What you need to do: Starting from the line that contains "make_chassis(frame)", copy every line exactly until the line that contains "imported = [obj", which is also included.

— Start —

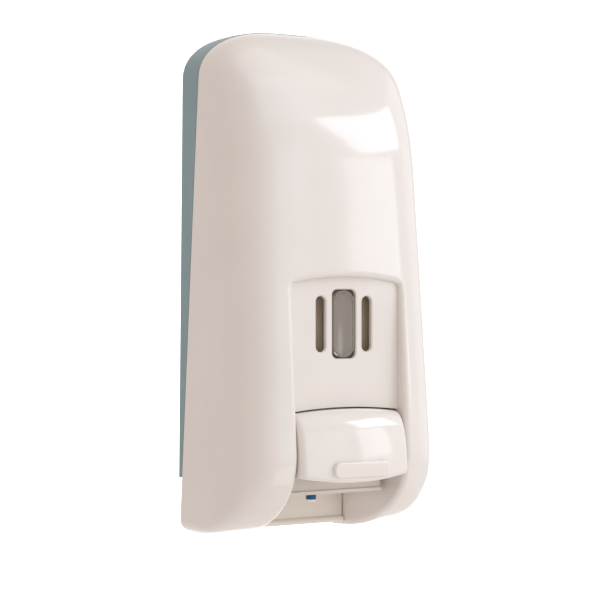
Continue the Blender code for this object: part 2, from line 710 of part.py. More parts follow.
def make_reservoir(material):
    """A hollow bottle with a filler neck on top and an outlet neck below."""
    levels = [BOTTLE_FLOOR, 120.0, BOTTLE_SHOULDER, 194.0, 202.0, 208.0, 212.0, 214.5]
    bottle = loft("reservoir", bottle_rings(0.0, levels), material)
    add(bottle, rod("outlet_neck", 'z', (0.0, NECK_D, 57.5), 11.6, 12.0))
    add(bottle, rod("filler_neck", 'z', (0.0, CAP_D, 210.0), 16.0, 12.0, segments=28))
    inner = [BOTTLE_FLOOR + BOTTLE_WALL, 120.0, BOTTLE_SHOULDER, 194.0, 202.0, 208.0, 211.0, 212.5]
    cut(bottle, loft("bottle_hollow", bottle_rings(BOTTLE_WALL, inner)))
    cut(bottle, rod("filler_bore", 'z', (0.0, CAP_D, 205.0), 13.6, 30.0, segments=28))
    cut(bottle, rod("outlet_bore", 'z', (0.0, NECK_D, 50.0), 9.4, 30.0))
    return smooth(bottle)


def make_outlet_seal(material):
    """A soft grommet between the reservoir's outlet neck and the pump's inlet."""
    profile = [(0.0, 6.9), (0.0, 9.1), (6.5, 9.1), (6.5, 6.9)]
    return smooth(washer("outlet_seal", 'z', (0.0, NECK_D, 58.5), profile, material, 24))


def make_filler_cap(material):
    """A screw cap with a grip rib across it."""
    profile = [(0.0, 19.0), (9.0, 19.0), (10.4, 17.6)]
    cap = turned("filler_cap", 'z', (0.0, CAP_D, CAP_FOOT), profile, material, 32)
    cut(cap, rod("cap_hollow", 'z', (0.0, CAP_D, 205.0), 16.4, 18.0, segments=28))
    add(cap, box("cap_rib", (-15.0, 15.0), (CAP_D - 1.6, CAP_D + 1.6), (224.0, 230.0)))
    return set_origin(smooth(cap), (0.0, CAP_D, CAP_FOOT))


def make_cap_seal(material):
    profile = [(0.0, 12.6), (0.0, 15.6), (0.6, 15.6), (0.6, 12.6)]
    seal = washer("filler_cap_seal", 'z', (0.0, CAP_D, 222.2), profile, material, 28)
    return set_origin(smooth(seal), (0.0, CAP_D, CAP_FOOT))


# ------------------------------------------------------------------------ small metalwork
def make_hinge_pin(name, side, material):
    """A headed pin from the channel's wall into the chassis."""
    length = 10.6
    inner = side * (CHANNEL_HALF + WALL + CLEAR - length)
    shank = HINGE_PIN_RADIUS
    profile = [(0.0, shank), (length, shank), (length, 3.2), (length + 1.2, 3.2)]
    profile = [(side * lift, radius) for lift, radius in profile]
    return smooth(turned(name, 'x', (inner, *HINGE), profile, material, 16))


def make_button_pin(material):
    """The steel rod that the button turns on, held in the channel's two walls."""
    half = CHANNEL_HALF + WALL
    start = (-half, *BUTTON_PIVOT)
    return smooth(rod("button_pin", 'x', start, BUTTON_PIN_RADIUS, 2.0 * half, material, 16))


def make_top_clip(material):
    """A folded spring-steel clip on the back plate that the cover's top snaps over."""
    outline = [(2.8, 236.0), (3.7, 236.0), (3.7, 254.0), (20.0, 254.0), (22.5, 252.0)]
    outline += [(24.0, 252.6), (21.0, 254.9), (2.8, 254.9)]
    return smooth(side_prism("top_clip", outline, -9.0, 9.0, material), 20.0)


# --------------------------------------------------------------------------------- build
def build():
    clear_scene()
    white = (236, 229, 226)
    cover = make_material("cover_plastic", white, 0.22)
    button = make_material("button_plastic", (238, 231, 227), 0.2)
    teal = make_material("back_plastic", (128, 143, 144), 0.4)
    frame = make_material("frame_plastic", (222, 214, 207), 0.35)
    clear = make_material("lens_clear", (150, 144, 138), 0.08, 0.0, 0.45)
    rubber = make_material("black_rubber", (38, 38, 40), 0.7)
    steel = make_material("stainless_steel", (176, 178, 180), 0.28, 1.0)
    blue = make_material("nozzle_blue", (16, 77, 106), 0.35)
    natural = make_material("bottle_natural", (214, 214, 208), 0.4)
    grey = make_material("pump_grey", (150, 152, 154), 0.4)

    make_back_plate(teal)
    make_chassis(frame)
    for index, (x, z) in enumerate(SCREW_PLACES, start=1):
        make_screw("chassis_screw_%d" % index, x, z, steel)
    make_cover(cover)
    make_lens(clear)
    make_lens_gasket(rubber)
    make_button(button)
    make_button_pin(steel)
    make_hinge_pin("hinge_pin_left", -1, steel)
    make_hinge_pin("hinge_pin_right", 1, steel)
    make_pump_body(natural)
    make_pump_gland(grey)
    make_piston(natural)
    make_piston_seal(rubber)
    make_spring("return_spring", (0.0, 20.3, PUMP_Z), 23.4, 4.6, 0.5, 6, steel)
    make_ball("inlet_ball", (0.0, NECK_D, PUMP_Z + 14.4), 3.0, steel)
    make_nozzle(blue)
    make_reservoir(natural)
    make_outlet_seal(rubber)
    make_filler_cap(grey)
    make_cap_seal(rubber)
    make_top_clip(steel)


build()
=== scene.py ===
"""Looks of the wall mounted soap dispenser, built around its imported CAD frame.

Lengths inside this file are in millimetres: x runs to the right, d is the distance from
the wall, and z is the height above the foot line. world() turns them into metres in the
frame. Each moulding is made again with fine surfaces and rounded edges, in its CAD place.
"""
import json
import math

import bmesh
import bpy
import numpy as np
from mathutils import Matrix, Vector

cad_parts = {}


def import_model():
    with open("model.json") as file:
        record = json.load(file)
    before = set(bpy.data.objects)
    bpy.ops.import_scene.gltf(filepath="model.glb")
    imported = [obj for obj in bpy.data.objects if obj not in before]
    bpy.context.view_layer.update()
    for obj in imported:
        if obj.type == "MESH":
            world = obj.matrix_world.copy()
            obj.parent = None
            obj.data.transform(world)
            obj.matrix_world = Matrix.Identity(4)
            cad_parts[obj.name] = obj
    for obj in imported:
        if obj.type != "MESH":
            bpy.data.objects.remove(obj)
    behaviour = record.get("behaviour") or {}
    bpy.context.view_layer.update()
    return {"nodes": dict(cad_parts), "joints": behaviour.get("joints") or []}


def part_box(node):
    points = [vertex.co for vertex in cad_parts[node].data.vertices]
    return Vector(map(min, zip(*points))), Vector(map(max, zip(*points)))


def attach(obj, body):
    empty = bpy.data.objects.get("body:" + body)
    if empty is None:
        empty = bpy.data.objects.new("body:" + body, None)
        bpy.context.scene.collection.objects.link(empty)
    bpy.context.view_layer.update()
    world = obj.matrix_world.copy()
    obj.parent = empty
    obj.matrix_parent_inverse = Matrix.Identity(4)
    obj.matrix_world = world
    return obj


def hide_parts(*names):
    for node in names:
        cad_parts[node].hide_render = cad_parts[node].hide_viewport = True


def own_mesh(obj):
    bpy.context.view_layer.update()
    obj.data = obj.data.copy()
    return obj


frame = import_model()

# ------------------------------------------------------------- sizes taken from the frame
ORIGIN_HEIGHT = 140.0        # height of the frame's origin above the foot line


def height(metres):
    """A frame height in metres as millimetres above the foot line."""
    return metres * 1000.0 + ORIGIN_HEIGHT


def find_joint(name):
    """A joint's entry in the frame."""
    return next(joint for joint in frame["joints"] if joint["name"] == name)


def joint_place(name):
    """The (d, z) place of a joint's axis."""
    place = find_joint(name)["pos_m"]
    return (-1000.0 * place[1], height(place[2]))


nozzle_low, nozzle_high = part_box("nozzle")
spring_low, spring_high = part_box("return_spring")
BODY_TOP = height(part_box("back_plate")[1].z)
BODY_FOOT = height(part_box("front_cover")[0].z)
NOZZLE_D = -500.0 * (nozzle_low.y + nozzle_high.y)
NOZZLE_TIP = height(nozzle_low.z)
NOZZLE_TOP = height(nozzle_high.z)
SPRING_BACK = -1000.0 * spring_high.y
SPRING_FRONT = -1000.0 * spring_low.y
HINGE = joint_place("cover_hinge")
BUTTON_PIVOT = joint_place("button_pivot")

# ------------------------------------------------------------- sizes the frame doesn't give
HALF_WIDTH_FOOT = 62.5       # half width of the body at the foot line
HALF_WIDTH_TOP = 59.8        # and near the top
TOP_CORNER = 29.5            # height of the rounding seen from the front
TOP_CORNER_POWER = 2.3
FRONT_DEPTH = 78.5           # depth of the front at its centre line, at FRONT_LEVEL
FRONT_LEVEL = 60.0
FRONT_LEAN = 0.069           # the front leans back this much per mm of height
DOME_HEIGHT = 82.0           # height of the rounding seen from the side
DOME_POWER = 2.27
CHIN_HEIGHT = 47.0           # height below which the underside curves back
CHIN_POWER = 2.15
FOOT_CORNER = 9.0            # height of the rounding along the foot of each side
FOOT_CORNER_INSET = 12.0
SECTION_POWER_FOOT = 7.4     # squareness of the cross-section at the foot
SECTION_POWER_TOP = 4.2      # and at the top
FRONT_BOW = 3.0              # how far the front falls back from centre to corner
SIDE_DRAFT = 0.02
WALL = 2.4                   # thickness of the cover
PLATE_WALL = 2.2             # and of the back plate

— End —

The solution:
    make_chassis(frame)
    for index, (x, z) in enumerate(SCREW_PLACES, start=1):
        make_screw("chassis_screw_%d" % index, x, z, steel)
    make_cover(cover)
    make_lens(clear)
    make_lens_gasket(rubber)
    make_button(button)
    make_button_pin(steel)
    make_hinge_pin("hinge_pin_left", -1, steel)
    make_hinge_pin("hinge_pin_right", 1, steel)
    make_pump_body(natural)
    make_pump_gland(grey)
    make_piston(natural)
    make_piston_seal(rubber)
    make_spring("return_spring", (0.0, 20.3, PUMP_Z), 23.4, 4.6, 0.5, 6, steel)
    make_ball("inlet_ball", (0.0, NECK_D, PUMP_Z + 14.4), 3.0, steel)
    make_nozzle(blue)
    make_reservoir(natural)
    make_outlet_seal(rubber)
    make_filler_cap(grey)
    make_cap_seal(rubber)
    make_top_clip(steel)


build()
=== scene.py ===
"""Looks of the wall mounted soap dispenser, built around its imported CAD frame.

Lengths inside this file are in millimetres: x runs to the right, d is the distance from
the wall, and z is the height above the foot line. world() turns them into metres in the
frame. Each moulding is made again with fine surfaces and rounded edges, in its CAD place.
"""
import json
import math

import bmesh
import bpy
import numpy as np
from mathutils import Matrix, Vector

cad_parts = {}


def import_model():
    with open("model.json") as file:
        record = json.load(file)
    before = set(bpy.data.objects)
    bpy.ops.import_scene.gltf(filepath="model.glb")
    imported = [obj for obj in bpy.data.objects if obj not in before]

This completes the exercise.